» Written exercise:
Reproduce the entries shown below only from the line with "What three.js and" down to the line with "is towards -Y.", keeping both end lines and copying each one exactly.

** Start of Excerpted records **

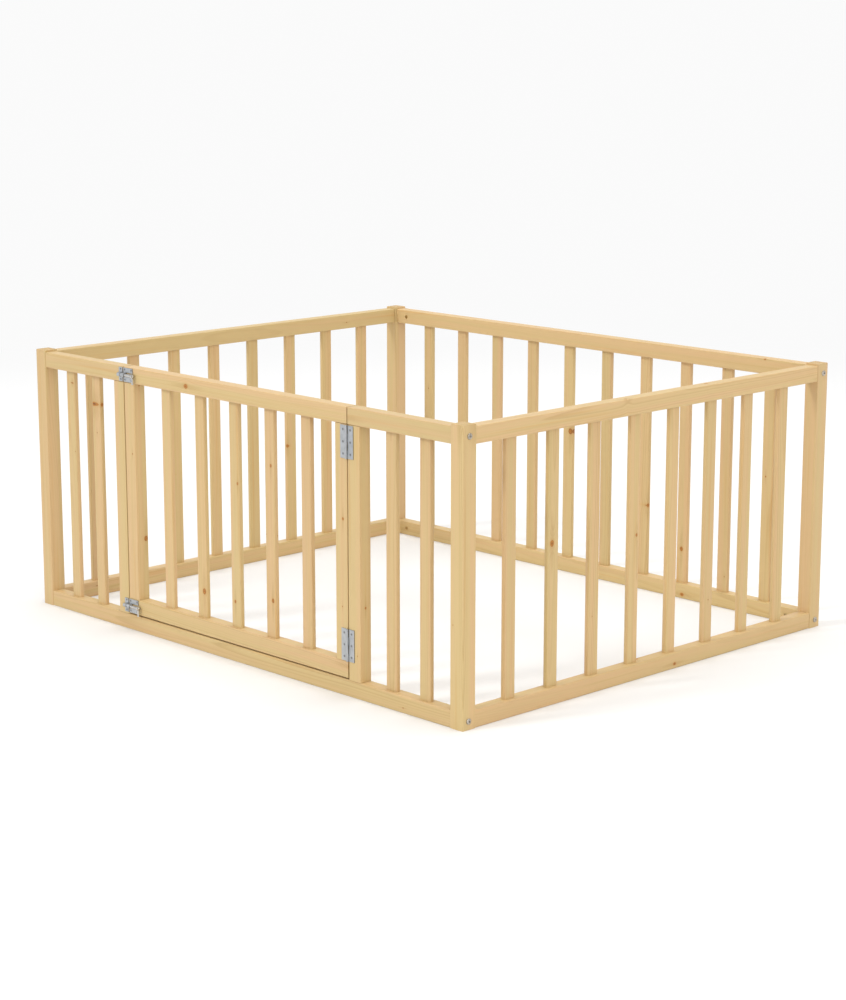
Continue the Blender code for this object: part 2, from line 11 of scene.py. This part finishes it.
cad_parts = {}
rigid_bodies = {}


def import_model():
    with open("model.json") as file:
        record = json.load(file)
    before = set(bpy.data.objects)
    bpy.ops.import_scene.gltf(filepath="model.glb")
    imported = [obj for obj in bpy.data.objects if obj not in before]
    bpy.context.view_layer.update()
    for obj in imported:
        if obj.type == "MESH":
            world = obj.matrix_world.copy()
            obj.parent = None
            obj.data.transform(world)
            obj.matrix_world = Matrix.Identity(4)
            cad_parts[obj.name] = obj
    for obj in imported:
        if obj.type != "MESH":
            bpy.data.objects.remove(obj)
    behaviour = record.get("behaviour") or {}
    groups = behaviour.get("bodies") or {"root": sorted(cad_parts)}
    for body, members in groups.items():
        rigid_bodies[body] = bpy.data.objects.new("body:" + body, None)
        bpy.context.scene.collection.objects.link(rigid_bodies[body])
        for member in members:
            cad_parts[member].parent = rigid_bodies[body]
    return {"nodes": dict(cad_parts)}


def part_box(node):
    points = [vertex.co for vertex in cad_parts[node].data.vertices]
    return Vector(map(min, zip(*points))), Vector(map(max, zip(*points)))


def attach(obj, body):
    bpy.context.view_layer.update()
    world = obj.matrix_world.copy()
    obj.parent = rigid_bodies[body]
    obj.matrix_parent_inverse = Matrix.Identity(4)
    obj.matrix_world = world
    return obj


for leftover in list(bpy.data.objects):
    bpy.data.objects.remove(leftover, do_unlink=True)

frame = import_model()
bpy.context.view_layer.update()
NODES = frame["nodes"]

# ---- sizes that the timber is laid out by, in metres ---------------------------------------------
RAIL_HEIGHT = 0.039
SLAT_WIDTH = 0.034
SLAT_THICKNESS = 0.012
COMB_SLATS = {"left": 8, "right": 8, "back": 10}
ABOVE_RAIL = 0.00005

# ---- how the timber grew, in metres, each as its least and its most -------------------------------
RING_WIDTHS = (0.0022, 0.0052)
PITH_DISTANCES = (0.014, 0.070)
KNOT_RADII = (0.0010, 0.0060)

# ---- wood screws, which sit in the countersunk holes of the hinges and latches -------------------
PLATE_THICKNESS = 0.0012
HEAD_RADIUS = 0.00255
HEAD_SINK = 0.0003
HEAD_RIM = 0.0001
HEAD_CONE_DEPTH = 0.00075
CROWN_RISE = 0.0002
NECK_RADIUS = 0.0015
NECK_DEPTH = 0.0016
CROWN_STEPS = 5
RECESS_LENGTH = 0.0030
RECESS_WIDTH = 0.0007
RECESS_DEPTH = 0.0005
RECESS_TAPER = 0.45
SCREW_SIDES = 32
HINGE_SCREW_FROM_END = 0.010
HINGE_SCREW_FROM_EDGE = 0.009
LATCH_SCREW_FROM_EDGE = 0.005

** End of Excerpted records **
** Start of Excerpted records **

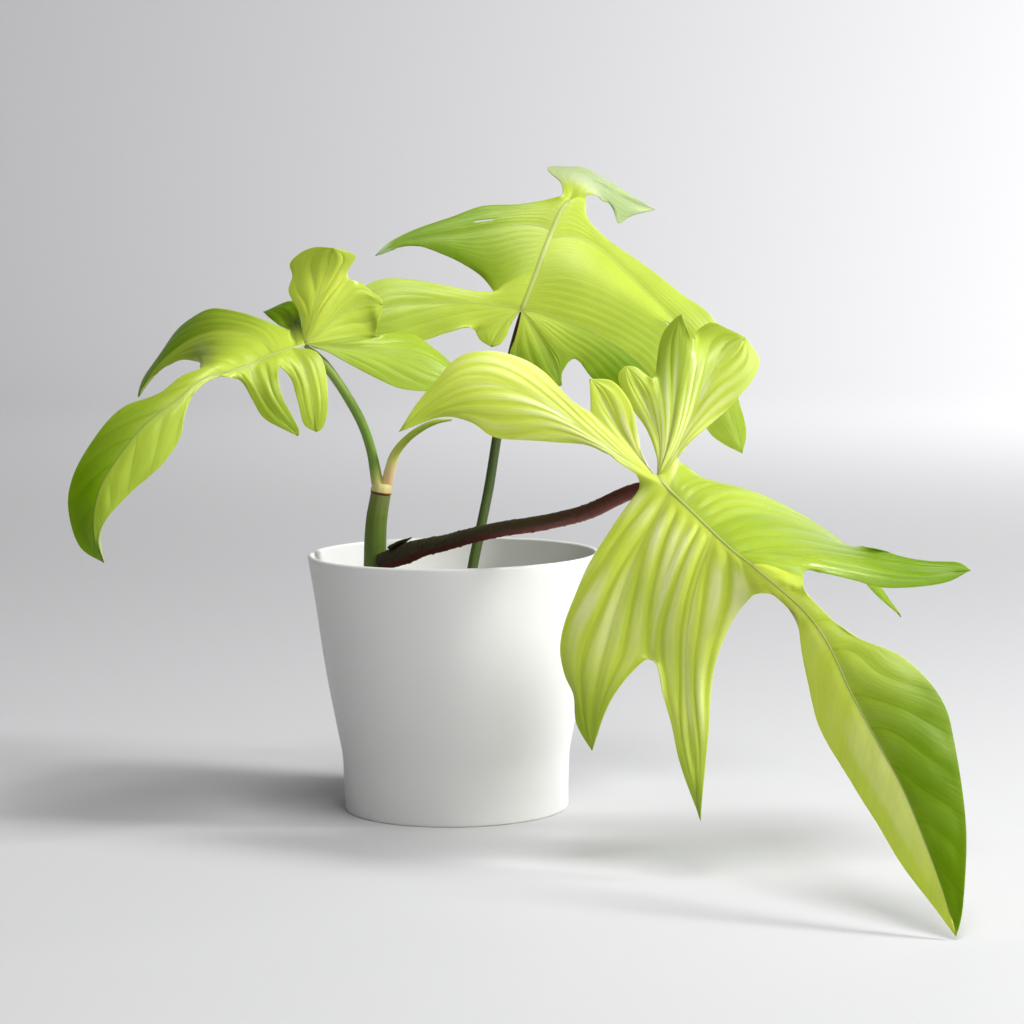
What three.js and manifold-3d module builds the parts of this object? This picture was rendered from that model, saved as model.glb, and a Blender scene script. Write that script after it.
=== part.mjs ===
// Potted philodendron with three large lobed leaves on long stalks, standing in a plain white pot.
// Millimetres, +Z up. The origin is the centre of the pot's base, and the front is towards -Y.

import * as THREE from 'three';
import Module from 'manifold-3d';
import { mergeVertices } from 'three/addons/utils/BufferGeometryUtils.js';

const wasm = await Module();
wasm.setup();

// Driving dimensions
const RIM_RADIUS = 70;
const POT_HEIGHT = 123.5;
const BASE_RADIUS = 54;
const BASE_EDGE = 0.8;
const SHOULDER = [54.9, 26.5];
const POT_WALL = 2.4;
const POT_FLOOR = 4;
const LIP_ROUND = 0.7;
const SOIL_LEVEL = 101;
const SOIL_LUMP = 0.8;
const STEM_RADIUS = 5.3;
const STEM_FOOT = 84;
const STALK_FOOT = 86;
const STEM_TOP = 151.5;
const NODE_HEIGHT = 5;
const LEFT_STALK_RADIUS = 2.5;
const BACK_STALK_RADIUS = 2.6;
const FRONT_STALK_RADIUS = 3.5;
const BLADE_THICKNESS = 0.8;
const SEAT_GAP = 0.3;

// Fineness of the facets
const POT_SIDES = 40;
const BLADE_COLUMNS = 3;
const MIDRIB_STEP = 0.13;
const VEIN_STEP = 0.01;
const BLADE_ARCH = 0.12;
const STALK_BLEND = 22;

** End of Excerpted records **

» Solution to this exercise:
What three.js and manifold-3d module builds the parts of this object? This picture was rendered from that model, saved as model.glb, and a Blender scene script. Write that script after it.
=== part.mjs ===
// Potted philodendron with three large lobed leaves on long stalks, standing in a plain white pot.
// Millimetres, +Z up. The origin is the centre of the pot's base, and the front is towards -Y.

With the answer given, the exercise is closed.